Opinion
January 7, 1993
Appeal from the Supreme Court, Bronx County (Gerald Sheindlin, J.).
The People proved beyond a reasonable doubt that defendant forcibly stole property with the aid of another person actually present. The record reveals that defendant committed the robbery in the full view of his companion, who acted as a lookout and was in a position to render immediate assistance to defendant (see, People v. Dennis, 146 A.D.2d 708, affd 75 N.Y.2d 821). Thus, the companion's presence near the complainant security guard "posed a sufficient threat of additional violence so as to satisfy the aggravating element necessary to raise the offense to second degree robbery" (supra). Defendant's claim that the prosecutor's summation remarks were improper is largely unpreserved.

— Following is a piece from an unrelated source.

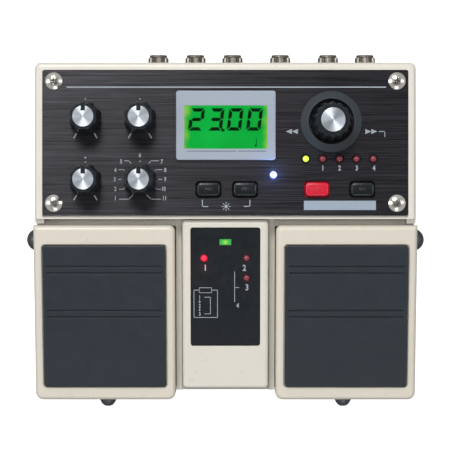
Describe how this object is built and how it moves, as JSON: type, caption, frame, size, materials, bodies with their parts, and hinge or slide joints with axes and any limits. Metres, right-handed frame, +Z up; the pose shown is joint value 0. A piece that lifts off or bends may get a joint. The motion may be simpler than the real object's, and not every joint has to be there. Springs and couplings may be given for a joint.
{
  "type": "delay pedal",
  "caption": "Desktop delay effect with a raised control box, display, knobs and buttons behind sprung foot pedals, and plug sockets along the rear wall.",
  "frame": {"origin": "centre of the bounding box in plan, on the surface that the rubber sheet rests on", "axes": "+Z up, +Y to the rear where the plug sockets are, +X to the right as the user stands in front"},
  "size_m": [0.1818, 0.1624, 0.057],
  "materials": {
    "cream_cast": "satin",
    "panel_dark": "satin",
    "steel_zinc": "satin",
    "ground_rubber": "matte",
    "tread_rubber": "matte",
    "nickel": "gloss",
    "cap_aluminium": "satin",
    "knob_black": "matte",
    "ring_black": "matte",
    "button_black": "matte",
    "button_red": "satin",
    "bezel_grey": "satin",
    "display_green": "gloss",
    "clear_window": "gloss",
    "board_green": "satin",
    "part_black": "matte",
    "label_dark": "satin",
    "lamp_green": "gloss",
    "lamp_blue": "gloss",
    "lamp_red": "gloss",
    "screw_dark": "satin",
    "cell_jacket": "satin",
    "dark_plastic": "matte",
    "spring_steel": "satin"
  },
  "bodies": {
    "housing": {"chassis": "cream_cast", "centre_cover": "cream_cast", "base_plate": "steel_zinc", "base_sheet": "ground_rubber", "base_screws": "nickel", "panel_plate": "panel_dark", "panel_screws": "nickel", "control_board": "board_green", "main_board": "board_green", "centre_board": "board_green", "rotary_bodies": "part_black", "encoder_body": "part_black", "tact_switches": "part_black", "foot_switches": "part_black", "green_lamp": "lamp_green", "blue_lamp": "lamp_blue", "red_lamps": "lamp_red", "power_lamp": "lamp_green", "display_bezel": "bezel_grey", "display_lens": "clear_window", "display_module": "display_green", "jack_bodies": "part_black", "jack_washers": "nickel", "jack_nuts": "nickel", "power_inlet": "part_black", "power_switch_body": "part_black", "label_plate": "label_dark", "hinge_rods": "screw_dark", "battery_holders": "dark_plastic", "battery_cells": "cell_jacket", "left_spring": "spring_steel", "right_spring": "spring_steel", "time_ring": "ring_black"},
    "left_pedal_body": {"left_pedal": "cream_cast", "left_tread": "tread_rubber"},
    "right_pedal_body": {"right_pedal": "cream_cast", "right_tread": "tread_rubber"},
    "left_thumbscrew_body": {"left_thumbscrew": "screw_dark"},
    "right_thumbscrew_body": {"right_thumbscrew": "screw_dark"},
    "time_push_body": {"time_plunger": "dark_plastic"},
    "time_turn_body": {"time_knob": "knob_black", "time_cap": "cap_aluminium", "time_shaft": "cap_aluminium"},
    "tap_button_body": {"tap_button": "button_black"},
    "tempo_button_body": {"tempo_button": "button_black"},
    "store_button_body": {"store_button": "button_red"},
    "select_button_body": {"select_button": "button_black"},
    "power_slider_body": {"power_slider": "dark_plastic"},
    "level_knob_body": {"level_knob": "knob_black", "level_cap": "cap_aluminium", "level_shaft": "cap_aluminium"},
    "feedback_knob_body": {"feedback_knob": "knob_black", "feedback_cap": "cap_aluminium", "feedback_shaft": "cap_aluminium"},
    "tone_knob_body": {"tone_knob": "knob_black", "tone_cap": "cap_aluminium", "tone_shaft": "cap_aluminium"},
    "mode_knob_body": {"mode_knob": "knob_black", "mode_cap": "cap_aluminium", "mode_shaft": "cap_aluminium"}
  },
  "joints": [
    {"name": "left_pedal_hinge", "type": "hinge", "parent": "housing", "child": "left_pedal_body", "pos_m": [-0.05445, -0.0036, 0.026], "axis": [1, 0, 0], "range_deg": [0, 3], "stiffness_Nm_per_rad": 1, "springref_deg": -11.46, "deforming": ["left_spring"]},
    {"name": "left_thumbscrew_turn", "type": "hinge", "parent": "housing", "child": "left_thumbscrew_body", "pos_m": [-0.0547, -0.0775, 0.011], "axis": [0, -1, 0], "continuous": true},
    {"name": "right_pedal_hinge", "type": "hinge", "parent": "housing", "child": "right_pedal_body", "pos_m": [0.05445, -0.0036, 0.026], "axis": [1, 0, 0], "range_deg": [0, 3], "stiffness_Nm_per_rad": 1, "springref_deg": -11.46, "deforming": ["right_spring"]},
    {"name": "right_thumbscrew_turn", "type": "hinge", "parent": "housing", "child": "right_thumbscrew_body", "pos_m": [0.0547, -0.0775, 0.011], "axis": [0, -1, 0], "continuous": true},
    {"name": "level_turn", "type": "hinge", "parent": "housing", "child": "level_knob_body", "pos_m": [-0.0631, 0.05135, 0.0401], "axis": [0, 0, -1], "range_deg": [-150, 150]},
    {"name": "feedback_turn", "type": "hinge", "parent": "housing", "child": "feedback_knob_body", "pos_m": [-0.0385, 0.05135, 0.0401], "axis": [0, 0, -1], "range_deg": [-150, 150]},
    {"name": "tone_turn", "type": "hinge", "parent": "housing", "child": "tone_knob_body", "pos_m": [-0.0631, 0.02345, 0.0401], "axis": [0, 0, -1], "range_deg": [-150, 150]},
    {"name": "mode_turn", "type": "hinge", "parent": "housing", "child": "mode_knob_body", "pos_m": [-0.0385, 0.02345, 0.0401], "axis": [0, 0, -1], "range_deg": [-150, 150]},
    {"name": "time_press", "type": "slide", "parent": "housing", "child": "time_push_body", "axis": [0, 0, -1], "range_m": [0, 0.0008], "stiffness_N_per_m": 1500, "springref_m": -0.001},
    {"name": "time_turn", "type": "hinge", "parent": "time_push_body", "child": "time_turn_body", "pos_m": [0.0477, 0.04965, 0.0409], "axis": [0, 0, -1], "continuous": true},
    {"name": "tap_press", "type": "slide", "parent": "housing", "child": "tap_button_body", "axis": [0, 0, -1], "range_m": [0, 0.0006], "stiffness_N_per_m": 1500, "springref_m": -0.0008},
    {"name": "tempo_press", "type": "slide", "parent": "housing", "child": "tempo_button_body", "axis": [0, 0, -1], "range_m": [0, 0.0006], "stiffness_N_per_m": 1500, "springref_m": -0.0008},
    {"name": "store_press", "type": "slide", "parent": "housing", "child": "store_button_body", "axis": [0, 0, -1], "range_m": [0, 0.0006], "stiffness_N_per_m": 1500, "springref_m": -0.0008},
    {"name": "select_press", "type": "slide", "parent": "housing", "child": "select_button_body", "axis": [0, 0, -1], "range_m": [0, 0.0006], "stiffness_N_per_m": 1500, "springref_m": -0.0008},
    {"name": "power_slide", "type": "slide", "parent": "housing", "child": "power_slider_body", "axis": [-1, 0, 0], "range_m": [0, 0.0035]}
  ]
}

In any event, the ADA's summation remarks were a direct response to defense counsel's attacks on the complainant's credibility and fair comment on the improbability of defendant's version of events (see, People v. Morris, 159 A.D.2d 388, 389, lv denied 76 N.Y.2d 793). Also unpreserved is defendant's contention that the trial court, as a matter of law, should have charged the jury that the complainant was an interested witness and we decline to review it in the interest of justice. Were we to review we would note that the trial court was not required to give such a charge (People v. Wilson, 154 A.D.2d 566, lv denied 77 N.Y.2d 912).
Concur — Milonas, J.P., Ellerin, Kupferman and Kassal, JJ.